Tribuners adalah platform jurnalisme warga. Untuk berkontribusi, anda bisa mengirimkan karya dalam bentuk berita, opini, esai, maupun kolom ke email: redaksi@tribunnews.com.
Konten menjadi tanggungjawab penulis dan tidak mewakili pandangan redaksi tribunnews.com.
Jangan Lagi Kekanak-kanakan, Mulailah Bicara Program
Panggung politik yang akhir-akhir ini lebih mempertontonkan aktor politik dengan perilaku kekanak-kanakan harus dihentikan
Editor: Rachmat Hidayat
Ketika ada yang mensinyalir bahwa Bank Dunia menyalurkan bantuan melalui rekening pribadi seseorang, sinyalemen yang mengundang tawa itu buru-buru diluruskan berbagai kalangan di masyarakat; bahwa tak mungkin Bank Dunia menyalurkan bantuan melalui rekening pribadi. Begitu juga dengan sinyalemen asal-asalan tentang biaya pembangunan light rail transit (LRT) hingga tempe setipis kartu ATM.
Tantangan Publik
Perilaku kekanak-kanakan yang ditandai dengan kritik asal bunyi, saling hina, saling tuduh hingga saling ejek itu bertujuan mendegradasi elektabilitas lawan politik. Akan tetapi, ketika semuanya dilakukan oleh aktor-aktor politik yang sejatinya tidak punya kompetensi pada isu-isu dimaksud, perilaku yang demikian sebenarnya menjurus pada tindakan bunuh diri politik. Sebab, kritik asal bunyi diasumsikan menganggap publik bodoh sehingga akan percaya begitu saja pada kritik yang ngawur itu.

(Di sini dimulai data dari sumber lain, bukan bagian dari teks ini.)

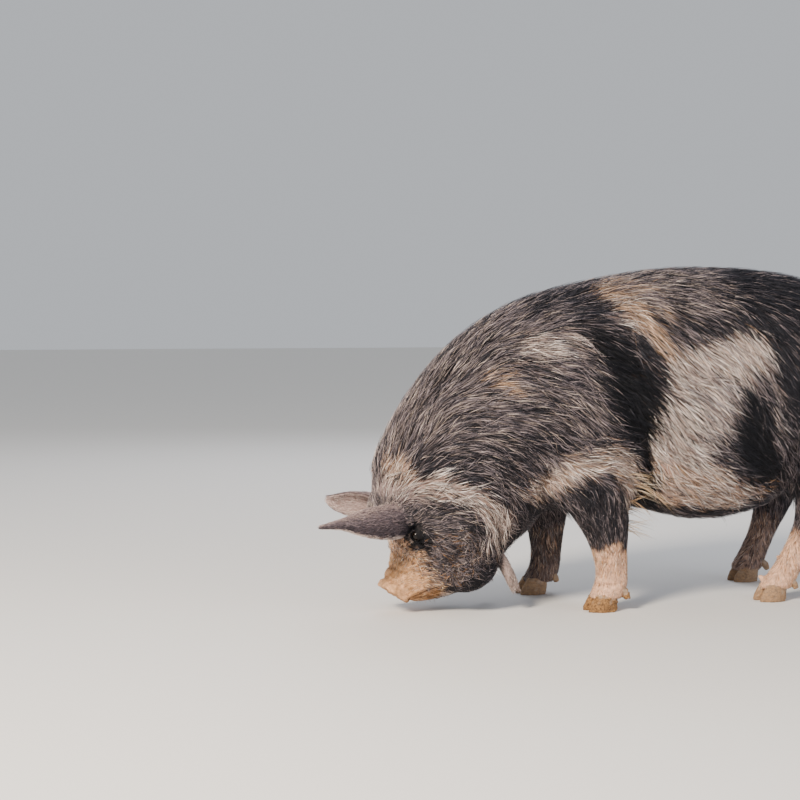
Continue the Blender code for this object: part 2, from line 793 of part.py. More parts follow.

Namun, ketika publik paham bahwa kritik itu salah alias asal bunyi, para aktor politik itu akan dinilai tidak kompeten. Publik marah karena dianggap bodoh. Kemarahan publik akan dilampiaskan saat setiap orang menetapkan pilihan politiknya.
Berpijak pada logika politik dan faktor-faktor penentu elektabilitas, tindakan bunuh diri politik sebenarnya cukup marak dilakukan sejumlah politisi sepanjang periode menuju penetapan calon presiden (Capres) dan calon wakil Presiden (Cawapres) hingga prngambilan nomor urut peserta Pilpres 2019.
Bahkan ada sejumlah aktor yang berpotensi berhadapan dengan proses hukum, misalnya karena asal-asalan menuduh, menghina atau mencemarkan nama baik pihak lain. Namun, karena asumsi bahwa tensi boleh menghangat menuju tahun politik 2019, diberikan toleransi terhadap aktor-aktor politik yang berperilaku tidak terpuji itu.
Dua kandidat Capres-Cawapres sudah ditetapkan berikut nomor urut masing-masing. Tim pemenangan tingkat nasional hingga daerah sudah dibentuk.
Komisi Pemilihan Umum (KPU) pun sudah menetapkan tanggal 23 September 2018 menjadi hari pertama dimulainya kampanye, yang diawali deklarasi kampanye damai. Para aktor politik kedua kubu diharapkan mau mengaktualisasikan tema kampanye damai itu.
Jika konsisten dengan semangat itu sekaligus mewujudkan pesta demokrasi yang menggembirakan, perilaku kekanak-kanakan hendaknya tidak lagi dipraktikan.
Tim kampanye dari kedua kubu –umumnya beranggotakan para politisi – patut menyadari bahwa publik menantang mereka untuk lebih mengedepankan program, solusi serta gagasan-gagasan baru yang lebih menjanjikan.
Program, solusi maupun gagasan baru itu hendaknya realistis, mengacu pada fakta-fakta persoalan terkini. Harap dicamkan bahwa publik menolak jika program atau gagasan baru itu cenderung mengawang-awang. Dari program dan gagasan itu, publik ingin optimisme mereka ditumbuhkan.
Dengan begitu, publik meminta kedua kubu untuk lebih beradab dan dewasa dalam berpolitik. Sebagai kekuatan politik, kedua kubu harus fokus mendengar, menanggapi dan mengolah aspirasi masyarakat.
Dengan berpijak pada fakta-fakta persoalan terkini, kedua kubu pun harus berani menetapkan prioritas program masing-masing. Silahkan memanfaatkan panggung kampanye untuk mengritik lawan. Tapi kritik harus obyektif, proporsional didukung data yang akurat dan relevan.
Seperti diketahui bersama, menuju Pilpres 2019, Indonesia masih menghadapi gejolak nilai tukar valuta yang berakibat pada depresiasi rupiah. Durasi pelemahan rupiah sulit ditetapkan karena bergantung pada mekanisme pasar yang dipengaruhi oleh langkah-langkah bank sentral Amerika Serikat (AS), Federal Reserve.